Because the unspoken purpose of the US founding documents, by function of the American Revolution, is to cut ties as much as possible with the cultural authorities of the old world. Where the mirroring French Revolution is about overthrowing the cultural authorities in power, recognizing the mistakes of the past and renovating themselves, the American revolution was more towards burying the mistakes of their ancestors and declaring themselves independent and anew under "Caucasian" culture. But of course simply "declaring" a culture doesn't undo generations of traditions and cultural values, and in fact many of the traditions found undesirable in the old world end up manifesting in the United States, welcomed as part of the new culture instead of suppressed as being harmful to enlightenment values (and thus the US's counter-"culture of ignorance" is born and thrives to this day), where during the French Revolution they were rooted out and relegated to historical study. Hence terms like "Caucasian" remained in use in America. 

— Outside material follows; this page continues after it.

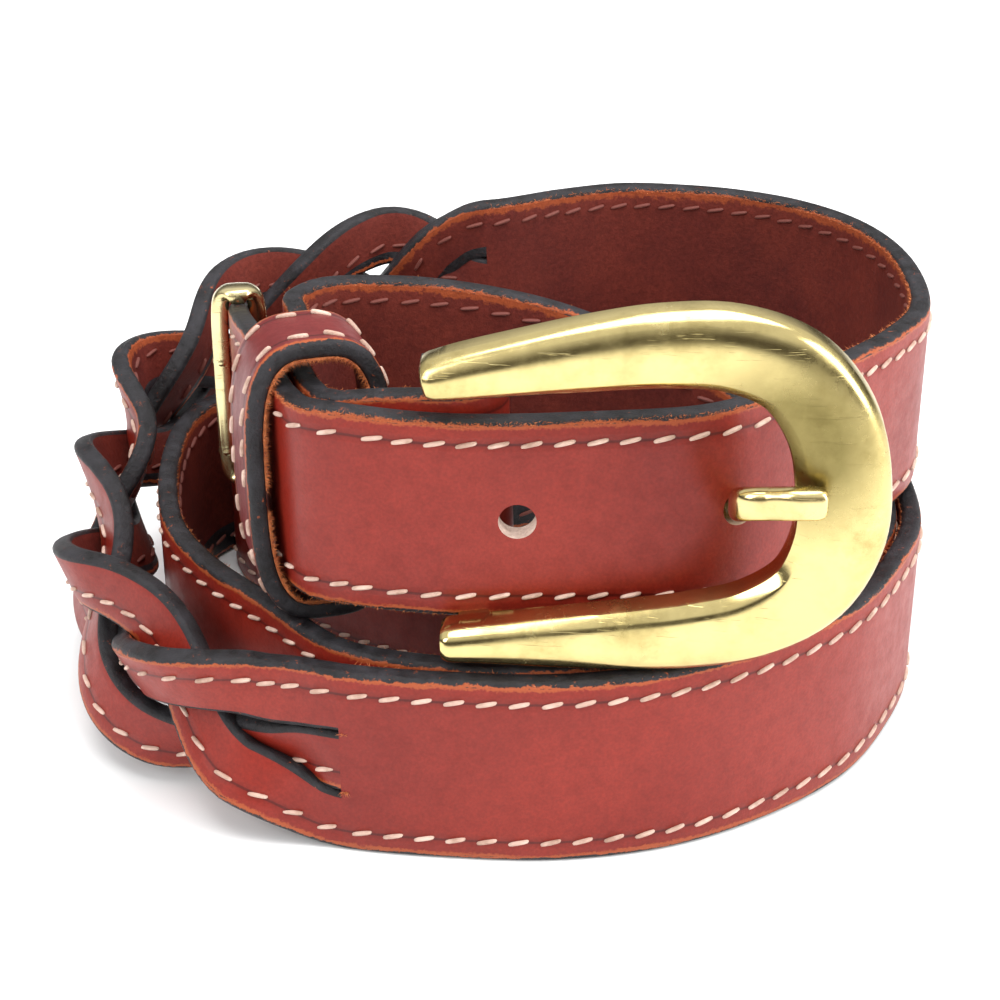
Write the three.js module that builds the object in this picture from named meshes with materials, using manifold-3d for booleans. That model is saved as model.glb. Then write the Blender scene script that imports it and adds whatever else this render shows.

Unfortunately this allowed a lot of the ejected and destructive aspects of European culture, such as superstition (think the Salem Witch trials) and laws surrounding bloodline purity and inheritance, and cultural supremacy (that put Europe in a state of perpetual war) to take root in the foundations of the USA and gain legitimacy. Ideas such as "White supremacy" (disproved and discarded in Europe) by enlightenment values were only able to make a veritable comeback in Europe, and specifically, Germany following a devastating World War and the consequential vast economic reparations, famine, chaotic transition to a relatively powerless republic, territorial secession, hyperinflation, occupation of industrial territories and a nail in the coffin Great Depression. 

Post World War II America became rich off of it's veneer of exceptionalism, one justified not by the roots of American culture but by European-Americans (such as the influx of refugees and immigrants from and following World War II), enlightenment Americans and from time to time American minorities who were able to obstruct the cult of ignorance by to adapt and live up to the true protestant Judeo-Christian values (present in other major religions too), the same values that the revolutionaries in Europe sought to disentangle with the corrupt authorities of old during the enlightenment; values of peace, inclusion, empathy, love and respect for all humans, as well as the enlightenment values surrounding the pursuit of science and truth. 

However, this only served to give American exceptionalism and the cult of ignorance false legitimacy and wealth, ignorance that would undo progress again and again as it was entwined with America's institutions. So instead of heeding the lessons of history, revising and improving, Caucasian authorities instead took the lazy route and in cycles subject the people who they find themselves sharing the continent with: Asian-Americans, African-Americans, Pacific Islanders, Latin-Americans, Native Americans, and by the equally illogical categorizations of color, for whom the Caucuses weren't intended, because they were excluded at the founding of the country and because they are of a "different race". And yet they're kept close enough to the chest to prevent them from developing any cultural autonomy or authority that can rival the corrupted Caucasian culture (though on many occasions African-Americans came close). 

The irony here is that, when the US turned it's attention towards the Middle East, things became complicated as the system of categorization didn't work for discriminating against people from the Middle East (conventionally considered European). So instead of racial discrimination, they turned to religious discrimination, using terms like "Arabs" and "Muslims" and by extension "brown people" (though this created confusion with Indians, who are often classified as Asian-Americans or earn their own racial classification of Indian-American). This happened similarly during the Cold War, where the US had to demonize Russians (another White, Christian peoples, caught in European limbo) along lines of economic ideology, as "Communists" in order to reinforce themselves as the center of White Supremacy. Of course the USSR collapsed, too, under a cult of ignorance. 

So the insidiousness behind the word "Caucasian" is not just White supremacy, it's American + White Supremacy, that dictates that "Caucasian-Americans" are superior to even their European ancestors. A superiority that in this day and age, to anyone remotely scientifically literate and embodies those enlightenment values, is clearly delusional. 

The fact that "Caucasian-American" still comes up on US Census forms should ring alarm bells. 

This is just one word in the English language. One word. Not commonly used from day to day, in fact, one could say it is "invisible." And yet that one word is printed on millions of documents, it's used by legitimate organizations, it pervades American society from the beginning. And until that word is disentangled with America's White Supremacist cultural-authority, or a new equal authority is constructed (entirely possible at this point) the people will never, quite literally by the definition of the term "Caucasian-American", be created equal. The term "Caucasian" is not just a racist term. It's a term of ignorance. 

I am not a Caucasian-American, at least I strive not to be in spirit, because, as it seems, to be a Caucasian is to be ignorant of your historical and cultural background. I am a European-American, in my ancestry and my upbringing. I recognize my history, and I value it's teachings, good and bad. To pretend like it doesn't exist is like pretending racism doesn't exist.